State police records at center of W.Va. Supreme Court arguments

CHARLESTON — West Virginia’s highest court heard arguments Tuesday from lawyers for state police and a newspaper over whether the state’s lead police agency is required to open its records on allegations of abuse and misconduct by officers.

The arguments boiled down to whether releasing the details would be an invasion of the officers’ privacy.

Sean McGinley, an attorney representing The Charleston Gazette, told the state Supreme Court that the public’s right to know the details about alleged police misconduct outweighs any potential privacy interest.

“This is just part of the American, democratic process of transparency, and that’s why these documents should be made public,” he said during oral arguments that lasted about 40 minutes.

Assistant Attorney General Virginia Grottendieck Lanham countered that privacy considerations should carry more weight because reviews of officers’ on-duty conduct can delve into medical or psychiatric issues that are personal.

In 2010, the Charleston newspaper sued to seek reports from the state police’s Professional Standards section, which handles internal investigations.

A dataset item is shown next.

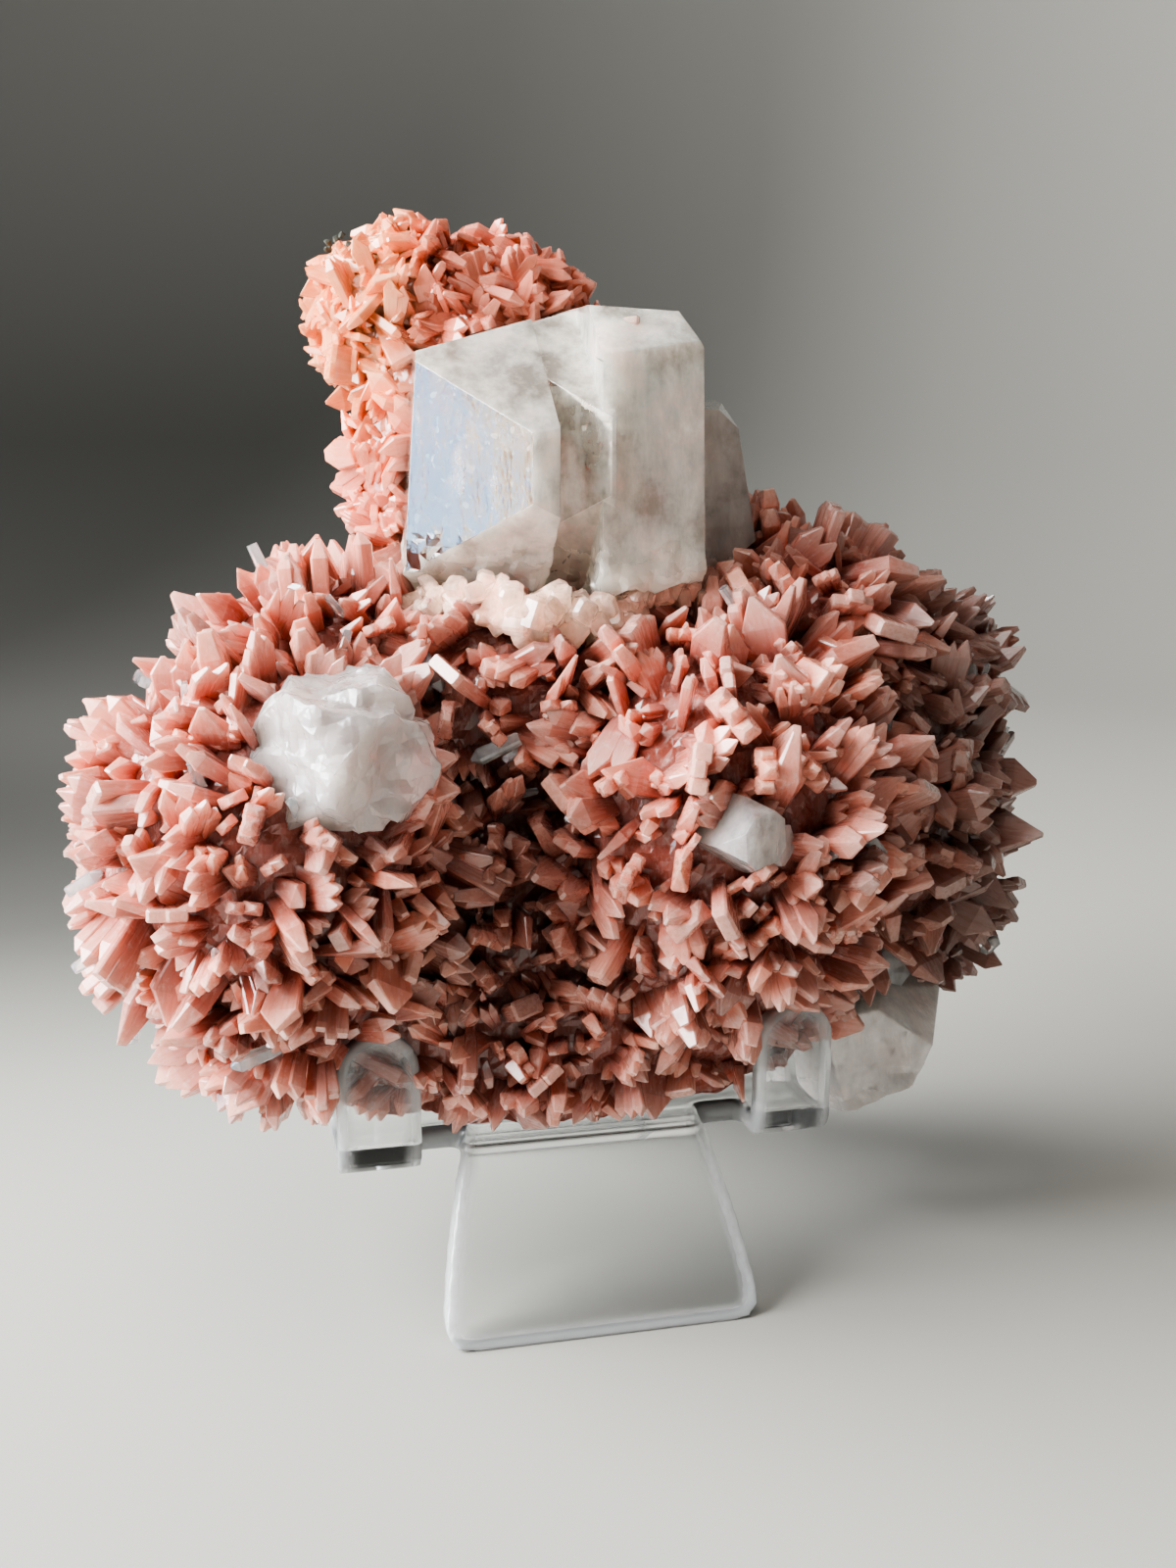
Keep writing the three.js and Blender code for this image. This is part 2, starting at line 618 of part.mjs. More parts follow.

The lawsuit was filed after requests for public information from state police and the state Department of Military Affairs and Public Safety were repeatedly denied.

In May 2012, a circuit judge sided with state police. The Gazette then appealed to the state Supreme Court

In his presentation to the high court, McGinley said there’s a “strong public interest” in holding police officers accountable for on-duty conduct. As a result, he said, the public has a right to know about situations of police misconduct, which police supervisors reviewed the matters internally, whether an officer was reprimanded and what went into the decision.

He said those principles represent “the strong majority view in this country.”

Lanham argued that releasing such records would

undermine self-appraisals by officers who assess police actions in volatile situations. Those internal reviews go up the chain of command and can result in policy reviews that can enhance the safety of officers and the public, she said.

“You want candor,” she said. “You want the employee to be able to say, ‘This is what occurred, this is what didn’t work and we need to change the way we do things.”

She also said the internal reviews are fluid, and the records often change during each step of the process.

After the newspaper’s first request for the records was denied, it made another request that would have allowed state police to redact the names of officers before turning over the records, McGinley said. That request also was turned down.

Lanham said that redacting the names wouldn’t guarantee the privacy of officers. She noted that some police detachments consist of only three officers.

“It would be readily known who those officers are — if one of them is a supervisor, it would be one of the other two.”

The Supreme Court is expected to rule on the case by year’s end.